• [Given material]:

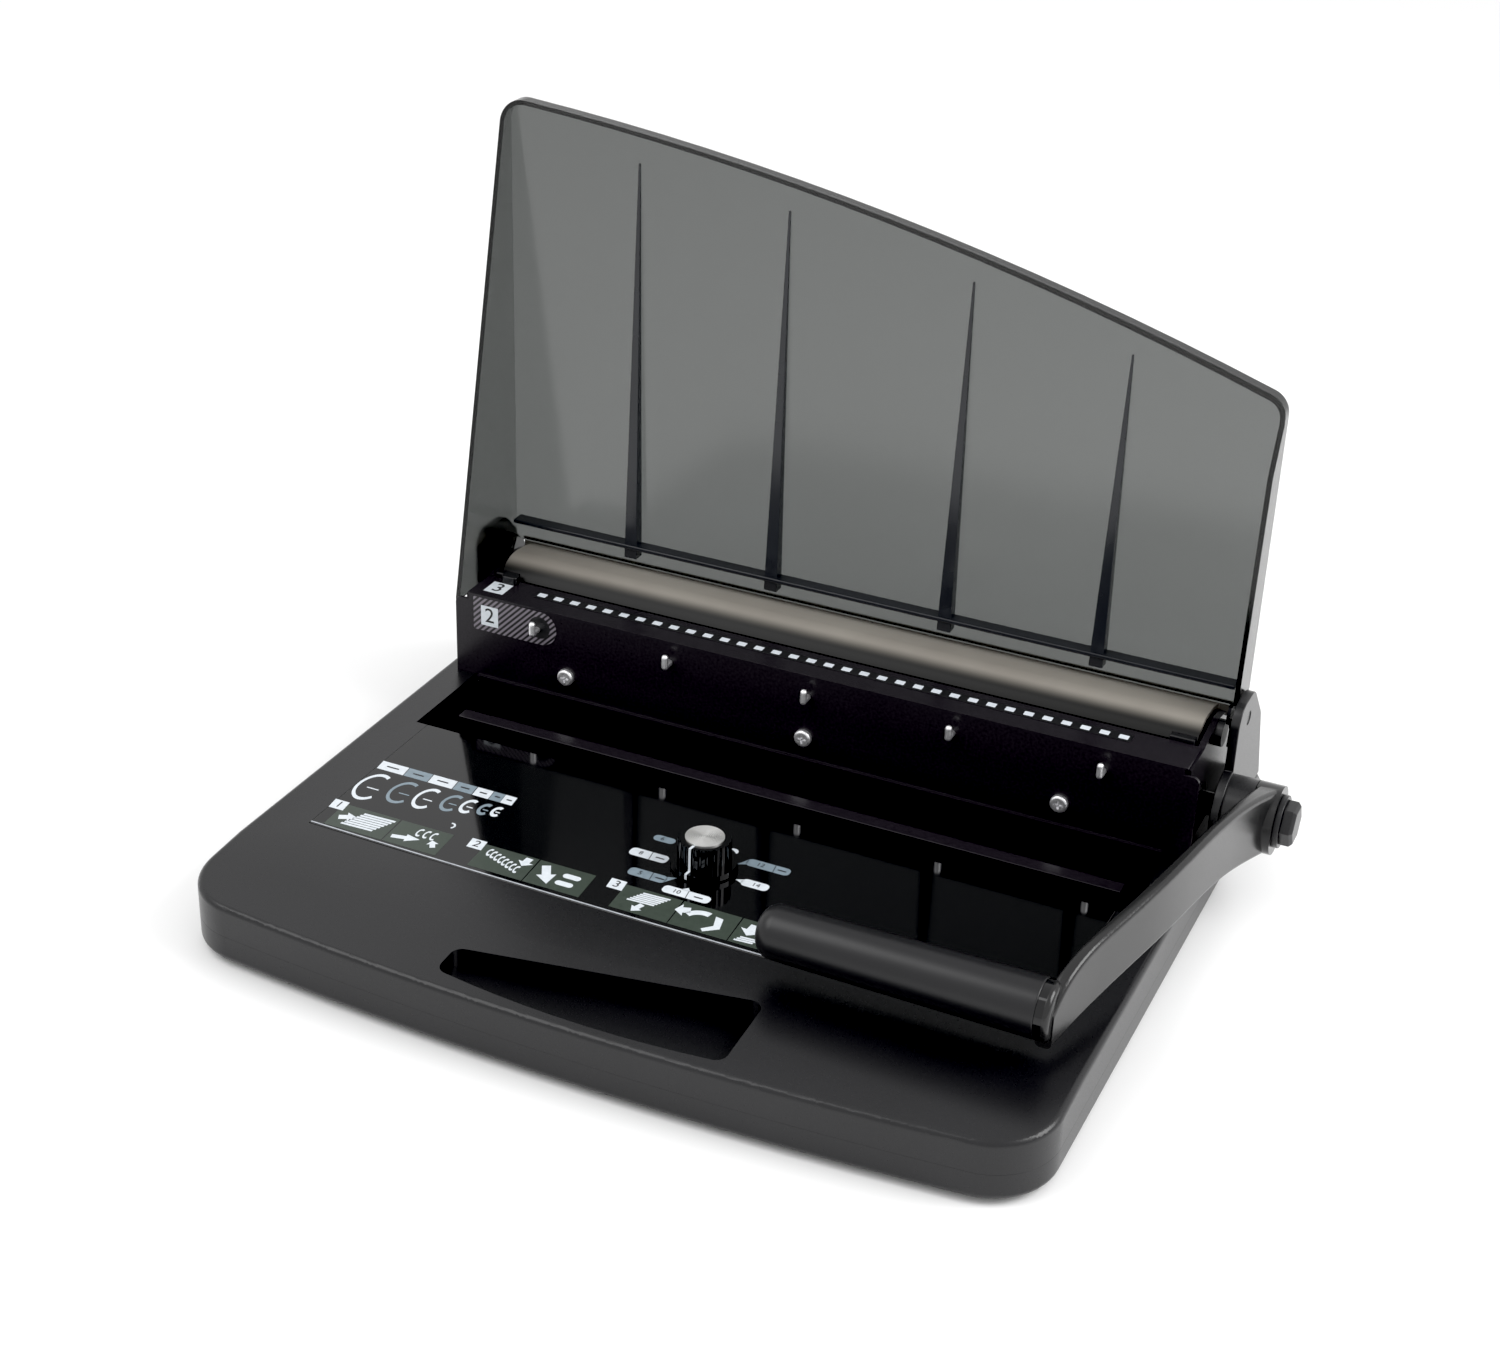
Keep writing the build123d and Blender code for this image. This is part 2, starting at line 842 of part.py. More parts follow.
with BuildPart() as throat_floor:
    block((-spacer_in, spacer_in), (deck_rear, guide_front), (die_low, throat_floor_z))

with BuildPart() as throat_spacers:
    for side in (-1, 1):
        block((side * spacer_in, side * die_half), (deck_rear, guide_front), (die_low, guide_high))

with BuildPart() as left_end_block:
    block((-end_block_out, -end_block_in), (deck_rear, end_block_rear), (end_block_low, end_block_high))

with BuildPart() as right_end_block:
    block((end_block_in, end_block_out), (deck_rear, end_block_rear), (end_block_low, end_block_high))

# Punch bar with its pins, rods and yokes, stored forward because the lever is down
with BuildPart() as pressure_bar:
    block((-bar_half, bar_half), (bar_front, bar_rear), (bar_low, bar_high))
    for x in (-guide_rod_x, guide_rod_x):
        rod_y(
            guide_rod_radius + hole_gap,
            x,
            (bar_front - overrun, bar_rear + overrun),
            guide_rod_z,
            Mode.SUBTRACT,
        )

with BuildPart() as punch_pins:
    for x in hole_places:
        block(
            (x - pin_side / 2, x + pin_side / 2),
            (pin_tip_y, bar_front),
            (pin_z - pin_side / 2, pin_z + pin_side / 2),
        )

with BuildPart() as guide_rods:
    for x in (-guide_rod_x, guide_rod_x):
        rod_y(guide_rod_radius, x, (guide_rear, tie_front), guide_rod_z)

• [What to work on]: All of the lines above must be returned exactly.

• [Solution to the exercise]:
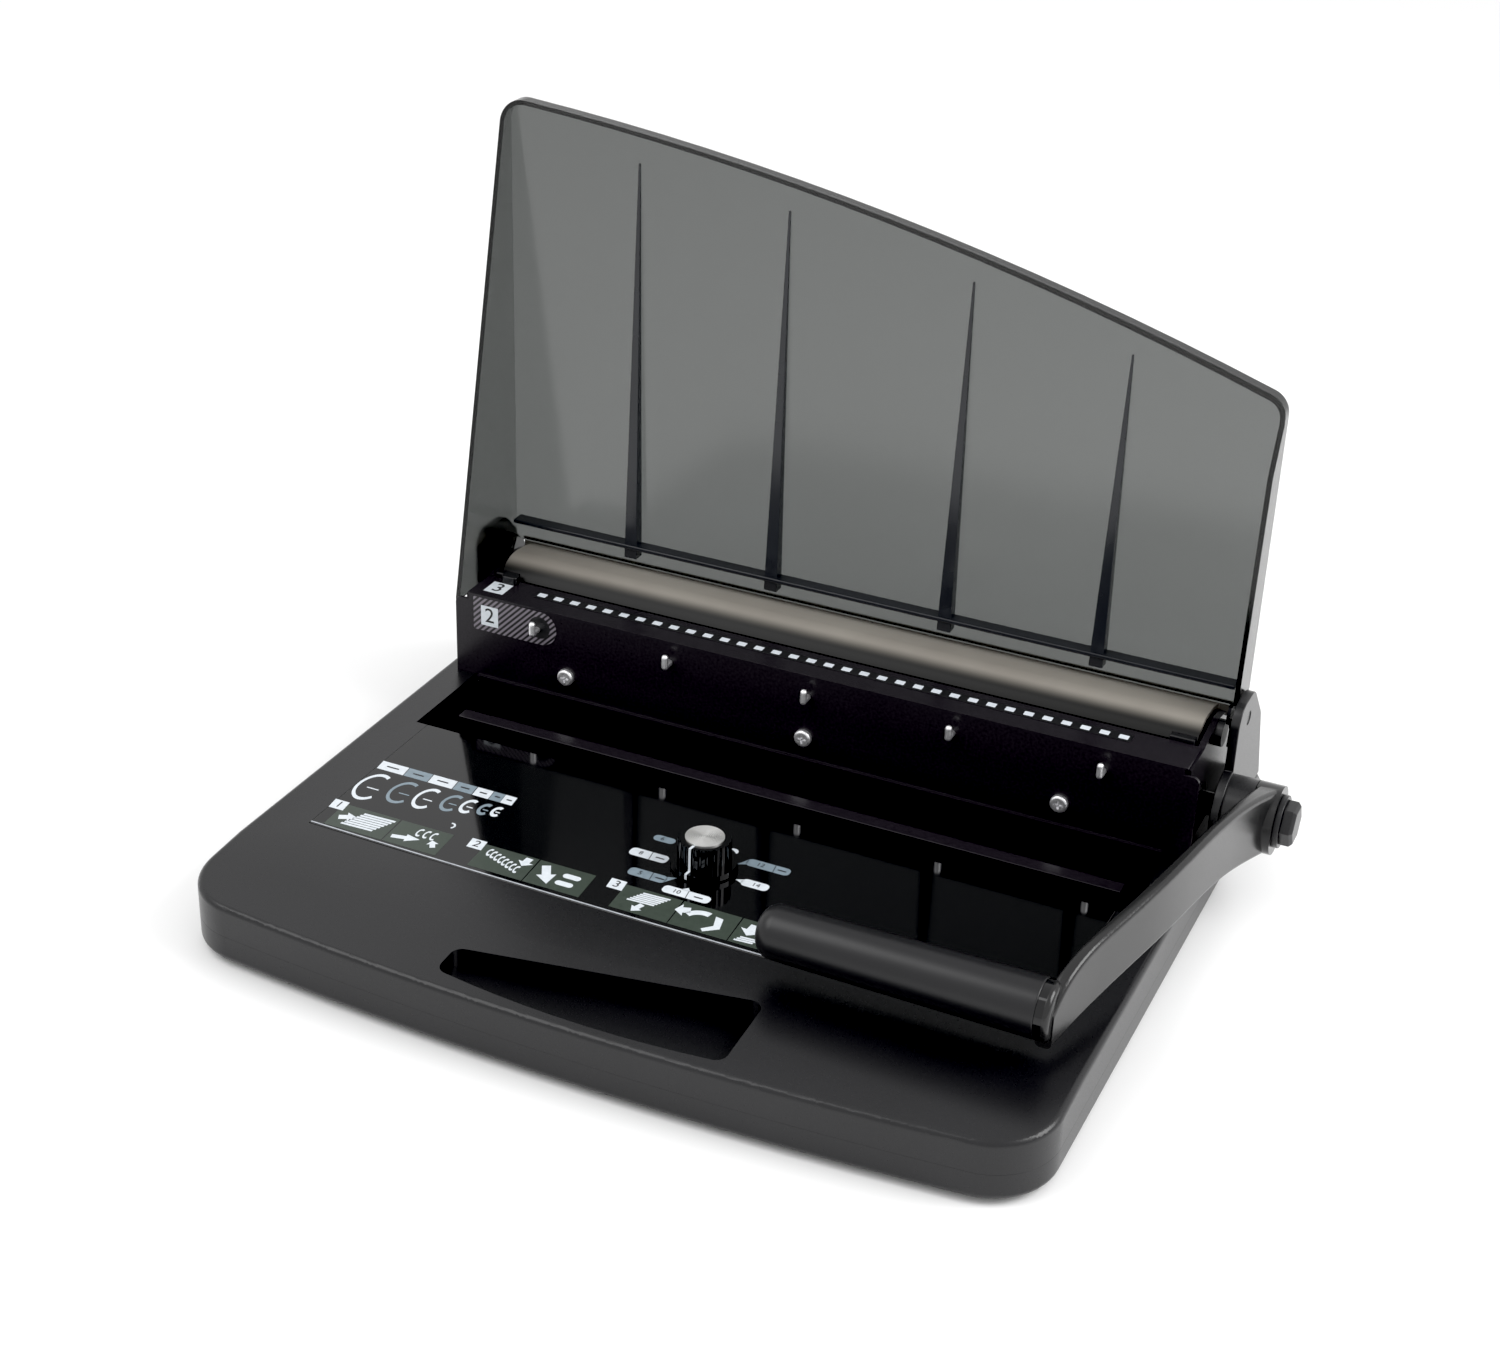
Keep writing the build123d and Blender code for this image. This is part 2, starting at line 842 of part.py. More parts follow.
with BuildPart() as throat_floor:
    block((-spacer_in, spacer_in), (deck_rear, guide_front), (die_low, throat_floor_z))

with BuildPart() as throat_spacers:
    for side in (-1, 1):
        block((side * spacer_in, side * die_half), (deck_rear, guide_front), (die_low, guide_high))

with BuildPart() as left_end_block:
    block((-end_block_out, -end_block_in), (deck_rear, end_block_rear), (end_block_low, end_block_high))

with BuildPart() as right_end_block:
    block((end_block_in, end_block_out), (deck_rear, end_block_rear), (end_block_low, end_block_high))

# Punch bar with its pins, rods and yokes, stored forward because the lever is down
with BuildPart() as pressure_bar:
    block((-bar_half, bar_half), (bar_front, bar_rear), (bar_low, bar_high))
    for x in (-guide_rod_x, guide_rod_x):
        rod_y(
            guide_rod_radius + hole_gap,
            x,
            (bar_front - overrun, bar_rear + overrun),
            guide_rod_z,
            Mode.SUBTRACT,
        )

with BuildPart() as punch_pins:
    for x in hole_places:
        block(
            (x - pin_side / 2, x + pin_side / 2),
            (pin_tip_y, bar_front),
            (pin_z - pin_side / 2, pin_z + pin_side / 2),
        )

with BuildPart() as guide_rods:
    for x in (-guide_rod_x, guide_rod_x):
        rod_y(guide_rod_radius, x, (guide_rear, tie_front), guide_rod_z)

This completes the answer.